The majority in Bugmy v The Queen (1990) 169 CLR 525 pointed out that considerations which bear on the fixing of a head sentence are not the same as those which are relevant to a non-parole period, although some of the factors will be the same, whilst carrying different weight. The majority nevertheless concluded (at p538):
"But in the end the minimum term is to be fixed because all the circumstances of the offence require that the offender serve no less than that term, without the opportunity of parole: See generally King CJ in R v Robinson
(1979) 22 SASR 367 at 370."
The Court held in that case that factors such as prospects of the defendant re-offending carried very little weight in fixing a non-parole period of the length of 18 years and 6 months, simply because it was impossible to tell at the time of sentencing what those prospects would be at that time. The Court did not hold, however, that that difficulty was a reason for reducing the non-parole period.
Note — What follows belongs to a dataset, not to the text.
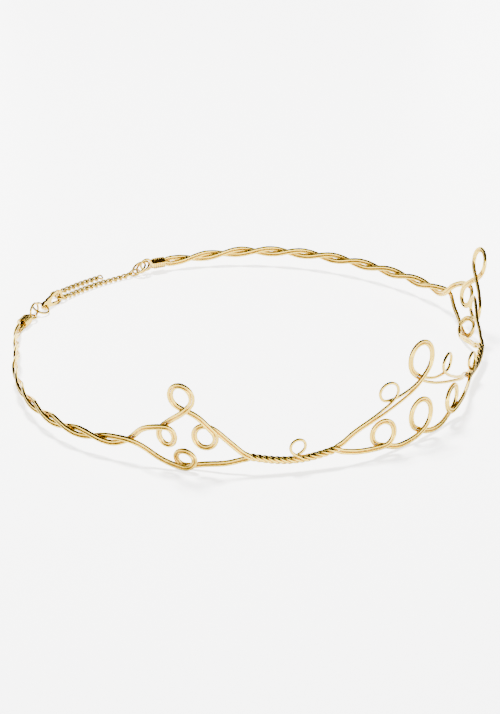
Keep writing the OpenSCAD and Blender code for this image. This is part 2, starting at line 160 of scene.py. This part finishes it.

The likelihood of the appellant re-offending was merely a factor which had been given undue weight by the majority of the Victorian Court of Criminal Appeal.
It is clear from the learned trial judge's sentencing remarks that he did not take into account, in fixing the non-parole period, matters which might be relevant to the fixing of the head sentence. He was properly concerned to fix a minimum custodial period which properly reflected the callous and violent nature of the crime and the appellant's lack of remorse. He properly took into account the prospect of a positive response to parole in the future, and fixed a term which would allow for that, and which also took into account the appellant's age. I can detect no error of principle, and I am not persuaded that, taking the circumstances into account, the non-parole period was manifestly excessive.
I would therefore also dismiss the appeal against sentence.